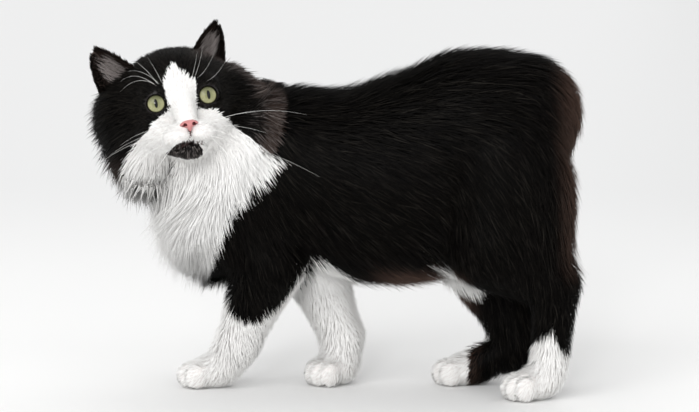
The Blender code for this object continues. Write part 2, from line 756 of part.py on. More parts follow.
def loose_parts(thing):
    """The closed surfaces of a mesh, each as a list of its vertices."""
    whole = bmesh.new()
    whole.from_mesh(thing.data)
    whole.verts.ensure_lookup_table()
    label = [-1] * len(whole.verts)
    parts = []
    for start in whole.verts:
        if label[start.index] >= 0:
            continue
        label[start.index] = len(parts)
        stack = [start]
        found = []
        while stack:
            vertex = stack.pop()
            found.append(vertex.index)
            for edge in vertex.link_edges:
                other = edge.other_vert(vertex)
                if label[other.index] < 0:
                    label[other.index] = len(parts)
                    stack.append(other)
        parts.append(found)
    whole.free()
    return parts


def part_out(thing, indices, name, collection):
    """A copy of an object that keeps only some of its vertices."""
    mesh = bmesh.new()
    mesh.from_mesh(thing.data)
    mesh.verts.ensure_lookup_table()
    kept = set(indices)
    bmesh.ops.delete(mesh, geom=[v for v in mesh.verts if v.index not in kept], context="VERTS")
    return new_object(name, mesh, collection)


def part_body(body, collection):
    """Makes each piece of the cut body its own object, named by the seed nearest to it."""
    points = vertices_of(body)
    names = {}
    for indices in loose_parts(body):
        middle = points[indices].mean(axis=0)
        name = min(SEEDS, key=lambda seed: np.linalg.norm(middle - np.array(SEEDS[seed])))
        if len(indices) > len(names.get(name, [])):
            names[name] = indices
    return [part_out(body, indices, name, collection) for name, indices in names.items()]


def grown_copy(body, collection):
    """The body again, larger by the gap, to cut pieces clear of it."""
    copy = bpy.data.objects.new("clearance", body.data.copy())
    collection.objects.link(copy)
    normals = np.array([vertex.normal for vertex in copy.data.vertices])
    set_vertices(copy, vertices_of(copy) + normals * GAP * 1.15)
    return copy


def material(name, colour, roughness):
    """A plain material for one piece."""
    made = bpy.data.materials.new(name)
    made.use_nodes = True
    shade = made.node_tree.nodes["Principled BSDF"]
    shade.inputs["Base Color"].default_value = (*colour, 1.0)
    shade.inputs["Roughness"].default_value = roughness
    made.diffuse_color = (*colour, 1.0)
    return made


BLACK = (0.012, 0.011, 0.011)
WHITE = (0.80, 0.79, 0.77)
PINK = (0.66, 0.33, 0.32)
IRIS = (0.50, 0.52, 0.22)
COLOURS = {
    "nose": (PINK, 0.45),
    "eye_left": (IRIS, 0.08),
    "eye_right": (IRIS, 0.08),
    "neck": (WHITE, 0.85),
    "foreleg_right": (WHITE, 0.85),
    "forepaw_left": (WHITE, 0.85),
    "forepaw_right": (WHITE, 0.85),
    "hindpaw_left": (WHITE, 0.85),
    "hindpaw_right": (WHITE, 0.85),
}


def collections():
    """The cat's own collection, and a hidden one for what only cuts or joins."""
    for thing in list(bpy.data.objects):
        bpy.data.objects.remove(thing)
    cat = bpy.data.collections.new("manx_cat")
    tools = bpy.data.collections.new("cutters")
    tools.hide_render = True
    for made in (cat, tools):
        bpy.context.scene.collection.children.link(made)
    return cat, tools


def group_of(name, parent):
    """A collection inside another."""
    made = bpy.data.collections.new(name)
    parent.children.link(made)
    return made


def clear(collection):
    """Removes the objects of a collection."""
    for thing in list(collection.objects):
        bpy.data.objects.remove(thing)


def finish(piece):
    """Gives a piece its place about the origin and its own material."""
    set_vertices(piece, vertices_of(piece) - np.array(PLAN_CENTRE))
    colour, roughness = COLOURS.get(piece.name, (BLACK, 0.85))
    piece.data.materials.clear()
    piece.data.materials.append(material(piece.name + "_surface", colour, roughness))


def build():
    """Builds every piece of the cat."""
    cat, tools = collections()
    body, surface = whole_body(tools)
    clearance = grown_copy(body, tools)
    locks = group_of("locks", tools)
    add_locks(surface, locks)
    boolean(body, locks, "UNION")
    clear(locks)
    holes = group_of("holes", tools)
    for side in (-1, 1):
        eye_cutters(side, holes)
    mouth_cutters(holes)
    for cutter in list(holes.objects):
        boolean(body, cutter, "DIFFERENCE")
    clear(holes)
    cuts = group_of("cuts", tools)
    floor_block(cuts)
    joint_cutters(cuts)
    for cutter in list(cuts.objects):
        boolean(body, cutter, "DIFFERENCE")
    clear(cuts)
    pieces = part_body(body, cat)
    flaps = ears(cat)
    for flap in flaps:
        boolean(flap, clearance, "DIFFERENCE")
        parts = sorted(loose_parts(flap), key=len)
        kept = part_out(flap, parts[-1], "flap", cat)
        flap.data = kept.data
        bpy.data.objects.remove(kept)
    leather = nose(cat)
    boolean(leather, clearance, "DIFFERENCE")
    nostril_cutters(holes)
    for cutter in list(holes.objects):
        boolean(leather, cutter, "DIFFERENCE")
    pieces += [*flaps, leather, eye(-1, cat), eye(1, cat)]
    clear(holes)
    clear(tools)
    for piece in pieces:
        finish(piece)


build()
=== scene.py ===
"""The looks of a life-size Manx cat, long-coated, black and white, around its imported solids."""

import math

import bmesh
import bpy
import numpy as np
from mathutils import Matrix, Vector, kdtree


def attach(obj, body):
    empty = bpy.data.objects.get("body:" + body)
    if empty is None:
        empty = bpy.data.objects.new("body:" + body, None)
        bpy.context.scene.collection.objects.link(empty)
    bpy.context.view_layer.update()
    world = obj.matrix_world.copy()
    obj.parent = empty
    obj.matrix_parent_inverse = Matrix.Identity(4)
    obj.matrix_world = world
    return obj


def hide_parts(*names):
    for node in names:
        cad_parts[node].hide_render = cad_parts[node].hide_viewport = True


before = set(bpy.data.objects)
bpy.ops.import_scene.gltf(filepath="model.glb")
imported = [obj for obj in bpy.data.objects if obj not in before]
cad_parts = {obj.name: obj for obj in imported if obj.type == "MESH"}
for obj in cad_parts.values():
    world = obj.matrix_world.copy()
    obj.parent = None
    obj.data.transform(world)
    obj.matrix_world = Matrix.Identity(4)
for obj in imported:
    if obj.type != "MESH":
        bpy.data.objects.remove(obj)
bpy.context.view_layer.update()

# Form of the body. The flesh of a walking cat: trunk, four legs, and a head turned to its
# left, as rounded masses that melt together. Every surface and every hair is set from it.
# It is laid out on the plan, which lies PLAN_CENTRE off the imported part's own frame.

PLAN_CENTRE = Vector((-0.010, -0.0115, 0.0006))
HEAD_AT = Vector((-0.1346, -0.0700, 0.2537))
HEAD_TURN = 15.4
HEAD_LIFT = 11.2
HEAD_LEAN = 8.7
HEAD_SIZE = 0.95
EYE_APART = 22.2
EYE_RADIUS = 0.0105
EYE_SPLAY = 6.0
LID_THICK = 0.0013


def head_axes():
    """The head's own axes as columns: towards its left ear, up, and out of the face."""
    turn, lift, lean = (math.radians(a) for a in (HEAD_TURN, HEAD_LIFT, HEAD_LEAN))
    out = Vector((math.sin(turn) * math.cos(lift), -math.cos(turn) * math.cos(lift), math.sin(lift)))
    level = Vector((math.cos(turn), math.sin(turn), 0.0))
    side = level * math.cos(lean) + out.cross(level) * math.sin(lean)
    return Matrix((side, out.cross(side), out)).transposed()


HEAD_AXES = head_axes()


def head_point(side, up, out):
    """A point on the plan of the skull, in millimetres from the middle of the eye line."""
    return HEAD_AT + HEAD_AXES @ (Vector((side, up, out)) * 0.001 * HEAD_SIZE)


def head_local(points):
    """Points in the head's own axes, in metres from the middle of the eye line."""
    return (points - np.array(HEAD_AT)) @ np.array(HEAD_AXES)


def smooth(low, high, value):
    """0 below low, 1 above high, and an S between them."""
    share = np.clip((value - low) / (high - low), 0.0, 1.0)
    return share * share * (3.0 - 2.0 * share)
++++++
Output the section opening with the line that has "clear(locks)" and closing with the line that has "obj.matrix_world = Matrix.Identity(4)". Keep both end lines and leave out the rest.

    clear(locks)
    holes = group_of("holes", tools)
    for side in (-1, 1):
        eye_cutters(side, holes)
    mouth_cutters(holes)
    for cutter in list(holes.objects):
        boolean(body, cutter, "DIFFERENCE")
    clear(holes)
    cuts = group_of("cuts", tools)
    floor_block(cuts)
    joint_cutters(cuts)
    for cutter in list(cuts.objects):
        boolean(body, cutter, "DIFFERENCE")
    clear(cuts)
    pieces = part_body(body, cat)
    flaps = ears(cat)
    for flap in flaps:
        boolean(flap, clearance, "DIFFERENCE")
        parts = sorted(loose_parts(flap), key=len)
        kept = part_out(flap, parts[-1], "flap", cat)
        flap.data = kept.data
        bpy.data.objects.remove(kept)
    leather = nose(cat)
    boolean(leather, clearance, "DIFFERENCE")
    nostril_cutters(holes)
    for cutter in list(holes.objects):
        boolean(leather, cutter, "DIFFERENCE")
    pieces += [*flaps, leather, eye(-1, cat), eye(1, cat)]
    clear(holes)
    clear(tools)
    for piece in pieces:
        finish(piece)


build()
=== scene.py ===
"""The looks of a life-size Manx cat, long-coated, black and white, around its imported solids."""

import math

import bmesh
import bpy
import numpy as np
from mathutils import Matrix, Vector, kdtree


def attach(obj, body):
    empty = bpy.data.objects.get("body:" + body)
    if empty is None:
        empty = bpy.data.objects.new("body:" + body, None)
        bpy.context.scene.collection.objects.link(empty)
    bpy.context.view_layer.update()
    world = obj.matrix_world.copy()
    obj.parent = empty
    obj.matrix_parent_inverse = Matrix.Identity(4)
    obj.matrix_world = world
    return obj


def hide_parts(*names):
    for node in names:
        cad_parts[node].hide_render = cad_parts[node].hide_viewport = True


before = set(bpy.data.objects)
bpy.ops.import_scene.gltf(filepath="model.glb")
imported = [obj for obj in bpy.data.objects if obj not in before]
cad_parts = {obj.name: obj for obj in imported if obj.type == "MESH"}
for obj in cad_parts.values():
    world = obj.matrix_world.copy()
    obj.parent = None
    obj.data.transform(world)
    obj.matrix_world = Matrix.Identity(4)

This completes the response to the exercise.